Applications to exclude media representativesIt is envisaged that applications of this sort will normally be dealt with as they arise and by way of oral representations. If it is known that the press are going to attend a particular hearing, then an objection can be raised in advance, although it is not entirely clear under the rules to whom the objection should be made.

In 62BC the name of Caesar’s second wife, Pompeia, was linked with Publius Clodius, a notoriously dissolute man of his time and, although Caesar did not believe the salacious rumours, he made it clear, when divorcing her, that even Caesar’s wife must be above suspicion.

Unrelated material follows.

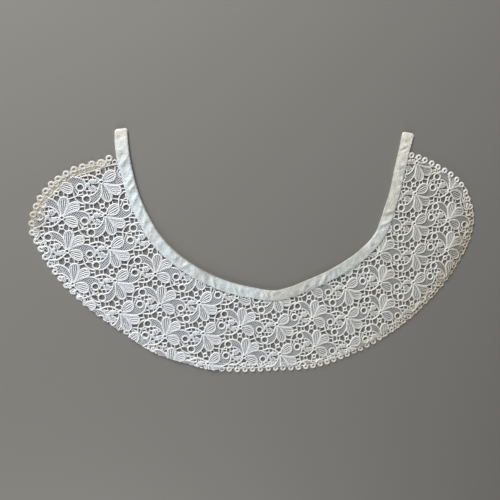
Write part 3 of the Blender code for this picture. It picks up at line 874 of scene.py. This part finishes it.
# %% The binding's creases
CREASE_DEPTH = (  # at_mm, times deeper
    (0, 1.9), (100, 1.9), (130, 2.9), (330, 2.9), (400, 2.4), (433, 2.1),
)
CREASES = (  # at_mm, slant_mm, length_mm, height_mm, across_mm, spread_mm
    (7, 3, 2.4, -0.1, 4, 6), (16.5, 7, 2.4, 0.18, 6, 6), (21, 7, 1.8, -0.14, 5, 5),
    (26.5, 9, 1.8, 0.4, 6, 5), (31.5, 6, 1.8, -0.22, 4, 4), (36.5, 3, 2, 0.12, 8.5, 3),
    (43, 9.5, 1.8, 0.4, 5, 5), (46.6, 7, 1.4, -0.24, 3.5, 3.5), (50, 7, 1.5, 0.44, 4, 4),
    (54, 5, 1.8, -0.2, 6, 4), (58.8, 9, 1.8, 0.32, 6, 4.5), (64, 7, 2.2, -0.16, 3, 4),
    (70, 10, 1.9, 0.34, 5, 5), (75, 9, 1.8, -0.2, 6.5, 4), (80, 9.5, 1.8, 0.3, 5.5, 3.5),
    (84.5, 6, 2, -0.12, 4, 4), (89.8, 8, 1.7, 0.24, 5, 3), (95, 3, 2.4, 0.1, 8, 3),
    (101.8, 1, 2.3, 0.3, 5, 6), (107, 3, 2.2, -0.16, 6, 4), (113.5, 2, 3, 0.16, 3, 4),
    (120.5, -3, 1.6, 0.18, 4, 3), (124.5, -1, 2, -0.16, 6, 4), (128, 2, 1.8, 0.22, 8, 2.5),
    (132, -2.5, 1.8, 0.3, 4, 5), (137.5, 4, 2, -0.2, 6, 4), (143, 6, 1.3, 0.12, 4, 3),
    (148, -3, 1.8, -0.12, 6.5, 3), (152.5, 6, 1.8, 0.16, 6, 4), (157, 4, 1.8, -0.14, 4, 4),
    (161.5, 8, 1.4, 0.36, 6, 4.5), (165, 5, 1.3, -0.18, 8, 3), (169, 1, 2.6, 0.16, 4.5, 4),
    (175.5, 5, 1.6, -0.12, 6, 4), (179, 6, 1.4, 0.12, 3, 3), (183, 8, 1.3, 0.32, 6, 4.5),
    (188, 3, 1.4, 0.22, 4, 2.5), (192.5, 4, 2, -0.12, 6, 4), (199.5, 6, 1.5, 0.14, 5.5, 4),
    (206, -3, 1.8, -0.12, 4, 4), (210, 2, 1.6, 0.14, 7, 3), (214, 4, 1.3, 0.26, 5.5, 3.5),
    (216.6, 3, 1, -0.16, 5, 3), (219.4, 5, 1.3, 0.18, 6, 3.5), (226, 1, 2.6, -0.08, 4, 4),
    (232.5, 3, 1.8, 0.1, 6.5, 3), (238.5, 5, 1.6, 0.12, 3.5, 2.5), (243.5, -3, 1.6, -0.1, 5, 4),
    (248.5, -6.5, 1.9, 0.26, 5, 4.5), (254, -3, 1.8, -0.12, 6.5, 4), (260, -4, 1.6, 0.12, 4.5, 4),
    (265, -5, 1.6, -0.14, 6, 4), (269.5, -7, 2, 0.32, 5, 4.5), (275.5, -2, 2.4, 0.14, 3, 3),
    (280.5, -3, 1.5, 0.22, 5.5, 3), (285.5, 5, 1.8, -0.12, 6, 4), (293, 6, 1.4, 0.16, 6, 3.5),
    (297, 6, 1.3, -0.08, 6, 3.5), (304, -2, 2.4, 0.1, 3, 3), (313, 2, 2, -0.1, 6, 4),
    (322.5, -2, 1.8, 0.16, 5, 3.5), (330, 3, 2.2, -0.12, 5, 4), (338, -2, 1.6, 0.1, 7, 3),
    (342.8, 6, 1.6, -0.18, 5, 4), (347.5, 9, 1.6, 0.36, 6, 5), (354, 4, 1.8, -0.16, 5, 4),
    (358.5, 4.5, 1.4, 0.34, 6, 5), (366, 2, 2.2, -0.1, 4, 4), (377, 3, 1.5, 0.14, 6.5, 3.5),
    (383, 3, 1.6, -0.14, 7, 3.5), (388.5, -5, 1.6, 0.16, 6.5, 3), (392.5, -6, 1.2, -0.22, 5, 3.5),
    (395.5, -5, 1.4, 0.22, 4, 3.5), (401.8, 3, 1.5, 0.2, 5.5, 4), (407, 2, 2, -0.12, 6, 4),
    (412, 5, 1.3, 0.14, 7.5, 3), (415.2, 7, 1.2, 0.26, 6, 4.5), (417.6, 6, 1.2, -0.12, 5, 4),
    (420.4, 6, 1.3, 0.34, 4.5, 4), (424, 4, 1.6, -0.16, 5.5, 4), (428, 1, 2.4, 0.08, 6, 4),
)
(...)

Family practitioners have, over the years, heard astonishingly ill-formed descriptions of the procedure within a family case by, on occasions, emotionally raw litigants who may not have fully understood the operation of the system that is in place to assist them. The public will no longer rely on the presumption that justice is being done, but now the hue and cry is that the public want to see that justice is being done. The majority of family cases contain a vast amount of written material and it is difficult to determine how accurately media representatives will be able to report on justice in action on hearing only oral representations. The restrictions placed on the media will be a serious gag. They will be able to report on little more than the procedure. One wonders, however, how the sanctions against the press for less scrupulous adherence to the rules will be dealt with.